Information shown →
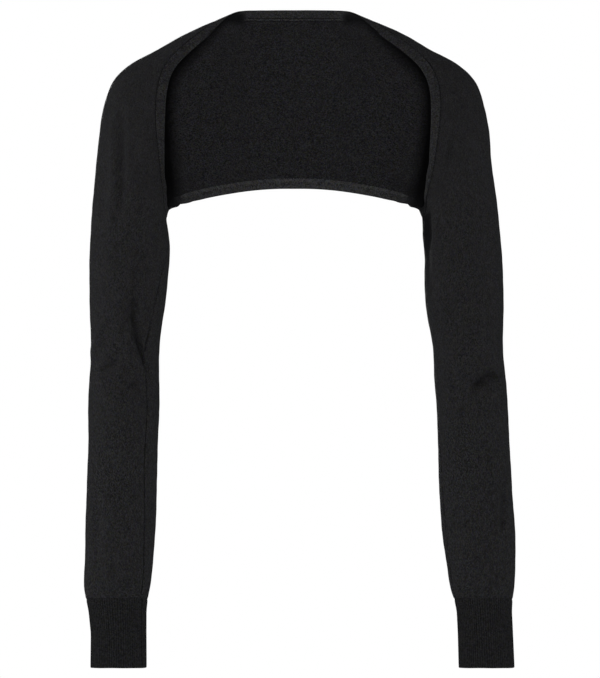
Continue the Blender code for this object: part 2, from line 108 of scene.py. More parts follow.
# Creases, each along a line bent once in the front view: a trough where the depth is negative, else a
# ridge. The lean says which side of the line falls away more steeply.
CREASE_COLUMNS = ("face", "out1", "up1", "out2", "up2", "out3", "up3", "width", "depth", "lean")
LEFT_CREASES = (
    ("front", 168, -286, 169.5, -330, 156, -370, 8, -4, 0),
    ("front", 174.5, -395, 169, -391, 162.5, -388.5, 5, -2, 0),
    ("front", 213, -366, 208, -350, 202, -333, 5, 1.5, 0),
    ("front", 207, -379, 195, -372, 183, -365, 6, -1.5, 0),
    ("front", 187, -114, 187.5, -165, 187, -214, 8, -1.5, 0),
    ("back", 205, -352, 180, -368, 158, -362, 9, -3, 0),
    ("back", 204, -392, 184, -398, 166, -388, 8, -2, 0),
)
LEFT_FINE_CREASES = (
    ("front", 166.8, -246, 167.8, -276, 168.6, -308, 2.5, -2, 0),
    ("front", 168.5, -298, 167.8, -327, 147, -398, 2.5, -2.6, 0),
    ("front", 165.5, -336, 158, -361, 152, -381, 2.4, -2.2, 0),
    ("front", 173.5, -322, 171, -350, 161, -382, 3.6, 2, 0),
    ("front", 178, -398, 169, -391.5, 159, -387, 2.6, -3, 0),
    ("front", 212, -372, 206.5, -350, 198, -322, 3.4, 2, 0),
    ("front", 212, -384, 197, -374, 178, -362, 4.5, -2.8, 0),
    ("front", 190.5, -98, 189.5, -165, 192.5, -245, 4.5, 2.5, 0.2),
    ("front", 180, -92, 179.5, -150, 181, -232, 4.5, -2.7, 0),
    ("front", 199.5, -140, 199.5, -182, 202, -236, 4, -1.8, 0),
    ("front", 156, -110, 153.5, -135, 157, -164, 6, 1.9, 0),
    ("front", 152, -300, 150, -330, 149, -356, 4, 1.2, 0),
    ("front", 205, -490, 206.5, -545, 204, -598, 4.5, -1.8, 0.3),
    ("front", 168, -384, 169, -404, 167, -440, 4.5, 2.2, 0),
    ("front", 168, -440, 165.5, -530, 167, -598, 4.5, 2.2, -0.3),
    ("front", 190, -560, 187, -585, 189, -606, 4, -1.6, 0),
    ("front", 164, -600, 163, -605, 160.5, -612, 2.3, -1.8, 0),
    ("front", 178, -398, 190, -404, 203, -401, 5, 1.4, 0.2),
    ("front", 180, -345, 190, -352, 201, -349, 4.5, -1.4, 0),
    ("front", 160, -222, 168, -236, 181, -244, 6, -1.4, 0),
    ("front", 141, -214, 146, -232, 156, -247, 4, -1.9, 0.2),
    ("back", 148, -216, 160, -232, 178, -242, 6, -3.2, 0.2),
    ("back", 142, -236, 153, -252, 167, -262, 5, -2.6, 0.2),
    ("back", 118, -176, 136, -158, 150, -132, 8, -3.2, 0),
    ("back", 102, -182, 118, -160, 128, -134, 7, 2, 0),
    ("back", 205, -353, 181, -369, 158, -363, 3, -3, 0),
    ("back", 208, -372, 190, -384, 170, -379, 4.5, 2.2, 0.3),
    ("back", 152, -330, 165, -344, 182, -346, 4, -2.4, 0),
    ("back", 190, -470, 189, -530, 192, -590, 5, 1.8, 0),
    ("back", 172, -560, 175, -585, 173, -607, 4, -1.8, 0),
    ("back", 196, -100, 199, -150, 198, -212, 5.5, 2, 0),
    ("back", 184, -120, 186, -160, 183, -205, 5, -1.8, 0),
)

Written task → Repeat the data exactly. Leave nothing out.

Solution to this problem →
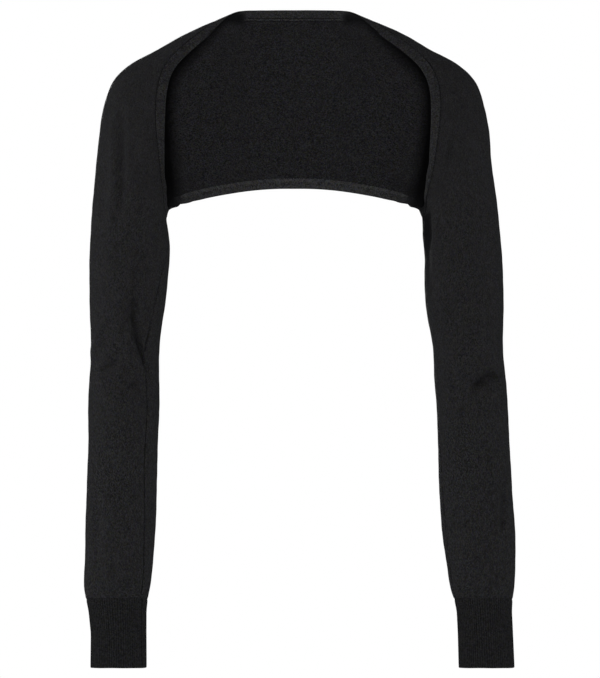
Continue the Blender code for this object: part 2, from line 108 of scene.py. More parts follow.
# Creases, each along a line bent once in the front view: a trough where the depth is negative, else a
# ridge. The lean says which side of the line falls away more steeply.
CREASE_COLUMNS = ("face", "out1", "up1", "out2", "up2", "out3", "up3", "width", "depth", "lean")
LEFT_CREASES = (
    ("front", 168, -286, 169.5, -330, 156, -370, 8, -4, 0),
    ("front", 174.5, -395, 169, -391, 162.5, -388.5, 5, -2, 0),
    ("front", 213, -366, 208, -350, 202, -333, 5, 1.5, 0),
    ("front", 207, -379, 195, -372, 183, -365, 6, -1.5, 0),
    ("front", 187, -114, 187.5, -165, 187, -214, 8, -1.5, 0),
    ("back", 205, -352, 180, -368, 158, -362, 9, -3, 0),
    ("back", 204, -392, 184, -398, 166, -388, 8, -2, 0),
)
LEFT_FINE_CREASES = (
    ("front", 166.8, -246, 167.8, -276, 168.6, -308, 2.5, -2, 0),
    ("front", 168.5, -298, 167.8, -327, 147, -398, 2.5, -2.6, 0),
    ("front", 165.5, -336, 158, -361, 152, -381, 2.4, -2.2, 0),
    ("front", 173.5, -322, 171, -350, 161, -382, 3.6, 2, 0),
    ("front", 178, -398, 169, -391.5, 159, -387, 2.6, -3, 0),
    ("front", 212, -372, 206.5, -350, 198, -322, 3.4, 2, 0),
    ("front", 212, -384, 197, -374, 178, -362, 4.5, -2.8, 0),
    ("front", 190.5, -98, 189.5, -165, 192.5, -245, 4.5, 2.5, 0.2),
    ("front", 180, -92, 179.5, -150, 181, -232, 4.5, -2.7, 0),
    ("front", 199.5, -140, 199.5, -182, 202, -236, 4, -1.8, 0),
    ("front", 156, -110, 153.5, -135, 157, -164, 6, 1.9, 0),
    ("front", 152, -300, 150, -330, 149, -356, 4, 1.2, 0),
    ("front", 205, -490, 206.5, -545, 204, -598, 4.5, -1.8, 0.3),
    ("front", 168, -384, 169, -404, 167, -440, 4.5, 2.2, 0),
    ("front", 168, -440, 165.5, -530, 167, -598, 4.5, 2.2, -0.3),
    ("front", 190, -560, 187, -585, 189, -606, 4, -1.6, 0),
    ("front", 164, -600, 163, -605, 160.5, -612, 2.3, -1.8, 0),
    ("front", 178, -398, 190, -404, 203, -401, 5, 1.4, 0.2),
    ("front", 180, -345, 190, -352, 201, -349, 4.5, -1.4, 0),
    ("front", 160, -222, 168, -236, 181, -244, 6, -1.4, 0),
    ("front", 141, -214, 146, -232, 156, -247, 4, -1.9, 0.2),
    ("back", 148, -216, 160, -232, 178, -242, 6, -3.2, 0.2),
    ("back", 142, -236, 153, -252, 167, -262, 5, -2.6, 0.2),
    ("back", 118, -176, 136, -158, 150, -132, 8, -3.2, 0),
    ("back", 102, -182, 118, -160, 128, -134, 7, 2, 0),
    ("back", 205, -353, 181, -369, 158, -363, 3, -3, 0),
    ("back", 208, -372, 190, -384, 170, -379, 4.5, 2.2, 0.3),
    ("back", 152, -330, 165, -344, 182, -346, 4, -2.4, 0),
    ("back", 190, -470, 189, -530, 192, -590, 5, 1.8, 0),
    ("back", 172, -560, 175, -585, 173, -607, 4, -1.8, 0),
    ("back", 196, -100, 199, -150, 198, -212, 5.5, 2, 0),
    ("back", 184, -120, 186, -160, 183, -205, 5, -1.8, 0),
)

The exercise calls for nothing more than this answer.